When it comes to arguments or fights, children below the age of 6, will most likely react in two ways. One, they will retract and begin to feel sad where they may possibly cry or sulk. Two, they fight back and become angry or even aggressive.

Helping Your Child Through Disagreements

As parents, we do not want to witness our children becoming victims nor do we want to see them turning into bullies. How do we teach our children to know when and how to stand up for themselves in an appropriately assertive manner?

managing disagreements in children

#1 Give them the language

A lot of times, we tell children “Be nice” or “Be gentle and kind”. However, we seldom realise that children do not know what it is to be nice or be kind. Likewise, when we tell children to talk things through, we do not realise that they do not know how to. It is up to you to give them the language and show them how to do so.

showing kindness to others

When your child is caught in a nasty situation such as someone disturbing them or another child taking something away from them, you can say some sentences for them to copy. For example, kneel down to your child’s level; look at the other party and say, “Please stop. I don’t like that,” or “Please give that back to me, it belongs to me. If you like I can share it with you later.”

#2 Teaching them to apologise

teach children to say sorry

To take things one step further, we can teach them that apologising is a part of life. No one is right 100% of the time. When it comes to apologising we need to show children that we do not just say “Sorry” and move on with life. We engage them in these few steps to ensure that they mean it.

  • Apologise for what you did

Example: “I’m sorry for taking your toy.”

  • Explain how you may prevent that from happening again (and to show that you really are sorry)

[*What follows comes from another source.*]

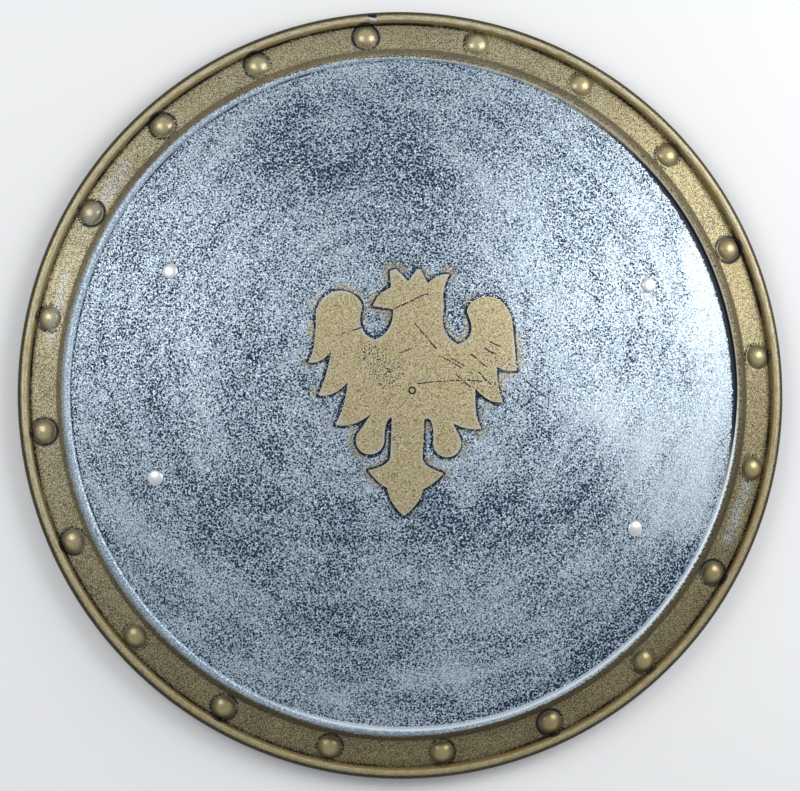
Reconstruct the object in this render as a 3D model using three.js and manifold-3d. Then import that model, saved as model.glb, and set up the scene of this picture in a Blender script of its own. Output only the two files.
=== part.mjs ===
// A round toy shield, 500 mm across: one black plastic moulding with a domed face, a raised ring,
// a studded band, a rolled rim and a crowned eagle in low relief. Four double-cap rivets go through
// the dome and hold two webbing arm straps behind it.
//
// Units are millimetres. The shield lies face up on its rim: +Z points out of the face, +Y is the
// eagle's head end, and the origin is the middle of the rim's underside.

import * as THREE from 'three';
import { mergeVertices } from 'three/addons/utils/BufferGeometryUtils.js';
import Module from 'manifold-3d';

const wasm = await Module();
wasm.setup();

// ---------------------------------------------------------------- driving dimensions

const RIM_RADIUS = 250;
const DOME_HEIGHT = 75;
const WALL = 2;

// The dome is part of a sphere. It ends at the crease inside the raised ring.
const DOME_RADIUS = 533;
const DOME_EDGE = 215.5;
const DOME_CENTRE_Z = DOME_HEIGHT - DOME_RADIUS;

// The raised ring stands between the dome's edge and the steep wall down to the band.
const RING_OUTER = 220.4;
const RING_RISE = 1.8;

// The studded band slopes down from the wall's foot to the crease beside the rim bead.
const BAND_INNER = 224.5;
const BAND_INNER_Z = 15;
const BAND_OUTER = 241.8;
const BAND_OUTER_Z = 9;
const FOOT_FILLET = 1.6;

// The rim bead is half round, and its outside runs straight down to the ground.
const BEAD_RADIUS = 4;
const BEAD_Z = 10;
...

Example: “I will try not to do that again.”

  • Ask for forgiveness

Example: “Will you forgive me?”




#3 Role model

By modelling good behaviour, your child will pick it up as well. Imagine being at the local supermarket with your child. In one hand you have your basket of groceries and in the other, you are holding the hand of your preschooler. You had just joined the line to check your items out and are waiting to pay for them. Out of nowhere, a man cuts your cue.

How would you react in this situation? Would you confront the man in an aggressive tone, or ignore him completely? We want to show children how to approach a situation like this while remaining calm.

Possible reactions could be when you approach the man while keeping your cool. By doing so, you are showing your child that you are not aggravated by the situation and at the same time, you are standing up for yourself.

#4 Taking a step back

In the moment of heat, we sometimes do not know how to react or they need to figure out the way they feel. Children sometimes feel the same too. What we can do is take them aside so that they can reflect on their actions. It is sometimes best for them to stop with whatever they are doing just to take a breather.

By Bianca Tan.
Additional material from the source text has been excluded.